Write out every line of the material exactly as it appears.

- - - - - - -

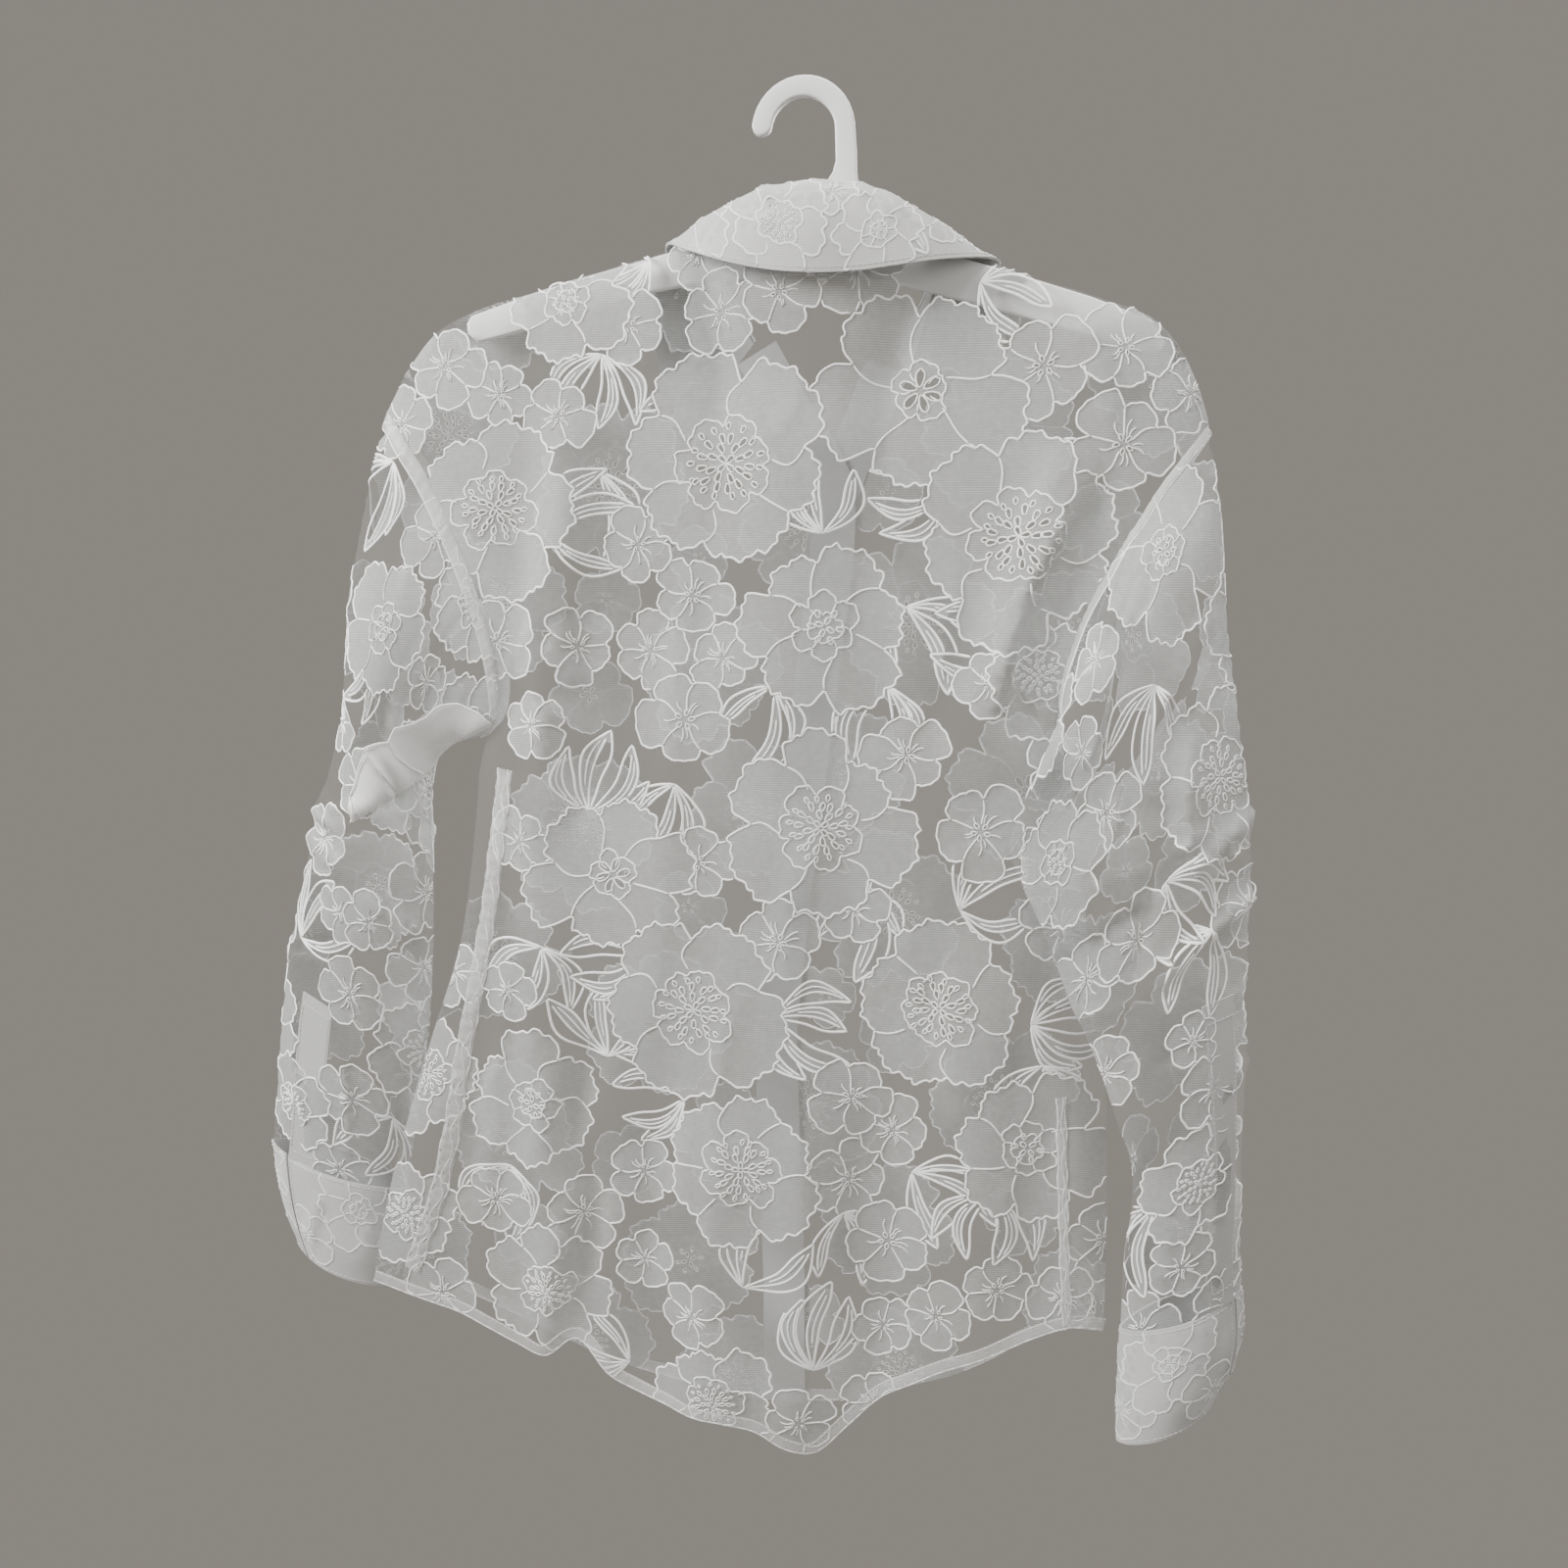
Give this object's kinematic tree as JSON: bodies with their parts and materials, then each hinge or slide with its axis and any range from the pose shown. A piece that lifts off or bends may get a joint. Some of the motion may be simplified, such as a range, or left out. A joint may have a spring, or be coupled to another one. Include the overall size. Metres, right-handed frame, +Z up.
{
  "type": "embroidered shirt on a hanger",
  "caption": "Long-sleeved button shirt of sheer embroidered cloth with a turned-down collar and cuffs, hung open-necked on a flat hook hanger.",
  "frame": {"origin": "highest point inside the hanger's hook, where a rail's top touches it", "axes": "+Z up along the hanging shirt's length, +X from the wearer's left to the wearer's right, +Y from the shirt's back to its front"},
  "size_m": [0.6351, 0.0858, 0.8394],
  "materials": {
    "hanger": "plain white moulded plastic",
    "back": "sheer white organza with corded flowers",
    "front_left": "sheer white organza with corded flowers",
    "front_right": "sheer white organza with corded flowers",
    "sleeve_left": "sheer white organza with corded flowers",
    "sleeve_right": "sheer white organza with corded flowers",
    "cuff_left": "lined opaque white band",
    "cuff_right": "lined opaque white band",
    "collar_stand": "lined opaque white band",
    "collar_fall": "lined opaque white collar",
    "sleeve_placket_left": "opaque white band",
    "sleeve_placket_right": "opaque white band",
    "placket_left": "opaque white button band",
    "placket_right": "opaque white button band",
    "button": "pale pearl-like plastic"
  },
  "bodies": {
    "root": {"hanger": "hanger", "back": "back", "front_left": "front_left", "front_right": "front_right", "sleeve_left": "sleeve_left", "sleeve_right": "sleeve_right", "cuff_left": "cuff_left", "cuff_right": "cuff_right", "collar_stand": "collar_stand", "collar_fall": "collar_fall", "sleeve_placket_left": "sleeve_placket_left", "sleeve_placket_right": "sleeve_placket_right", "placket_left": "placket_left", "placket_right": "placket_right", "button_1": "button", "button_2": "button", "button_3": "button", "button_4": "button", "button_5": "button", "button_6": "button", "button_cuff_left": "button", "button_cuff_right": "button"}
  },
  "joints": []
}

- - - - - - -

Response to this task:
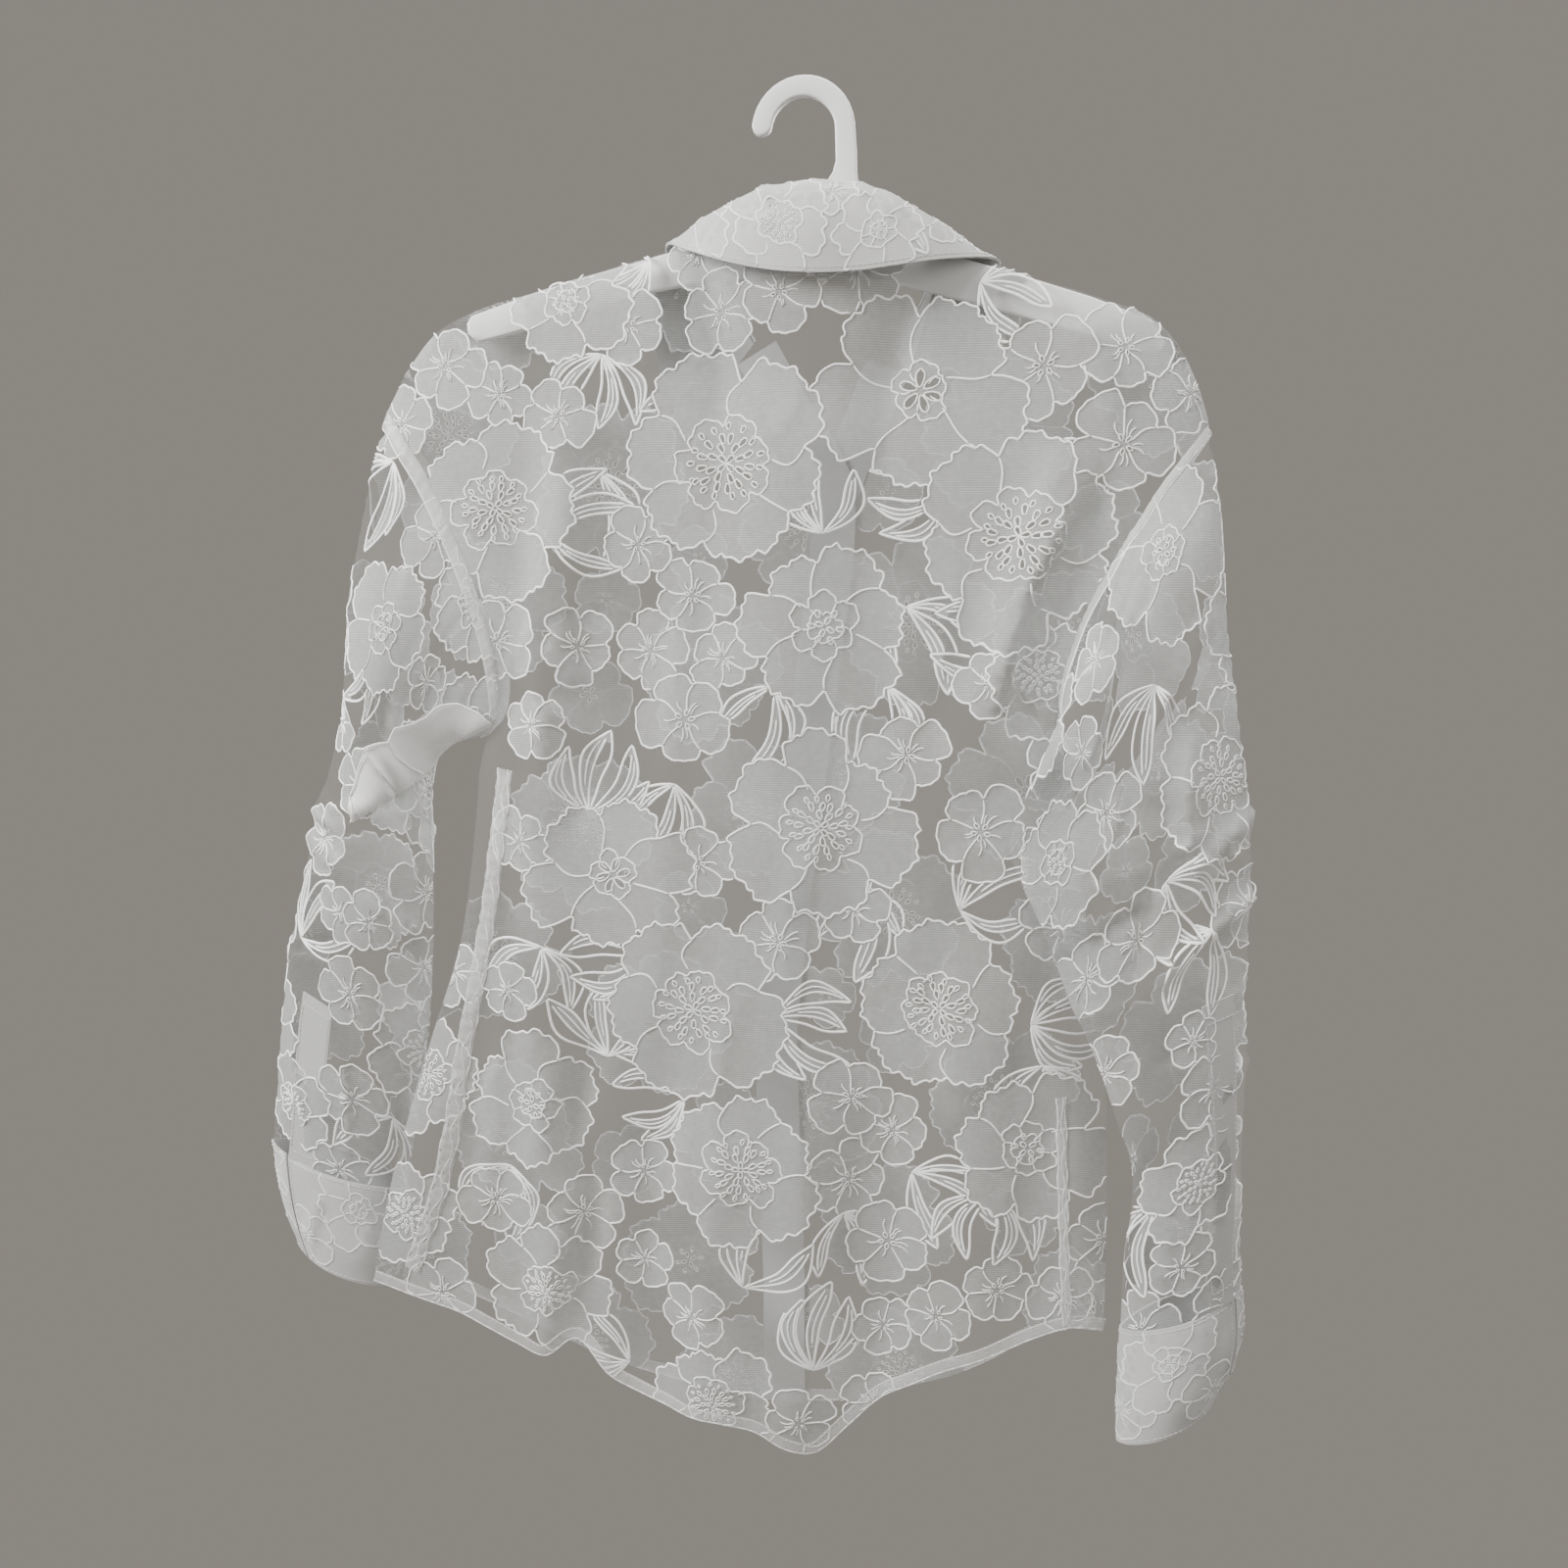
Give this object's kinematic tree as JSON: bodies with their parts and materials, then each hinge or slide with its axis and any range from the pose shown. A piece that lifts off or bends may get a joint. Some of the motion may be simplified, such as a range, or left out. A joint may have a spring, or be coupled to another one. Include the overall size. Metres, right-handed frame, +Z up.
{
  "type": "embroidered shirt on a hanger",
  "caption": "Long-sleeved button shirt of sheer embroidered cloth with a turned-down collar and cuffs, hung open-necked on a flat hook hanger.",
  "frame": {"origin": "highest point inside the hanger's hook, where a rail's top touches it", "axes": "+Z up along the hanging shirt's length, +X from the wearer's left to the wearer's right, +Y from the shirt's back to its front"},
  "size_m": [0.6351, 0.0858, 0.8394],
  "materials": {
    "hanger": "plain white moulded plastic",
    "back": "sheer white organza with corded flowers",
    "front_left": "sheer white organza with corded flowers",
    "front_right": "sheer white organza with corded flowers",
    "sleeve_left": "sheer white organza with corded flowers",
    "sleeve_right": "sheer white organza with corded flowers",
    "cuff_left": "lined opaque white band",
    "cuff_right": "lined opaque white band",
    "collar_stand": "lined opaque white band",
    "collar_fall": "lined opaque white collar",
    "sleeve_placket_left": "opaque white band",
    "sleeve_placket_right": "opaque white band",
    "placket_left": "opaque white button band",
    "placket_right": "opaque white button band",
    "button": "pale pearl-like plastic"
  },
  "bodies": {
    "root": {"hanger": "hanger", "back": "back", "front_left": "front_left", "front_right": "front_right", "sleeve_left": "sleeve_left", "sleeve_right": "sleeve_right", "cuff_left": "cuff_left", "cuff_right": "cuff_right", "collar_stand": "collar_stand", "collar_fall": "collar_fall", "sleeve_placket_left": "sleeve_placket_left", "sleeve_placket_right": "sleeve_placket_right", "placket_left": "placket_left", "placket_right": "placket_right", "button_1": "button", "button_2": "button", "button_3": "button", "button_4": "button", "button_5": "button", "button_6": "button", "button_cuff_left": "button", "button_cuff_right": "button"}
  },
  "joints": []
}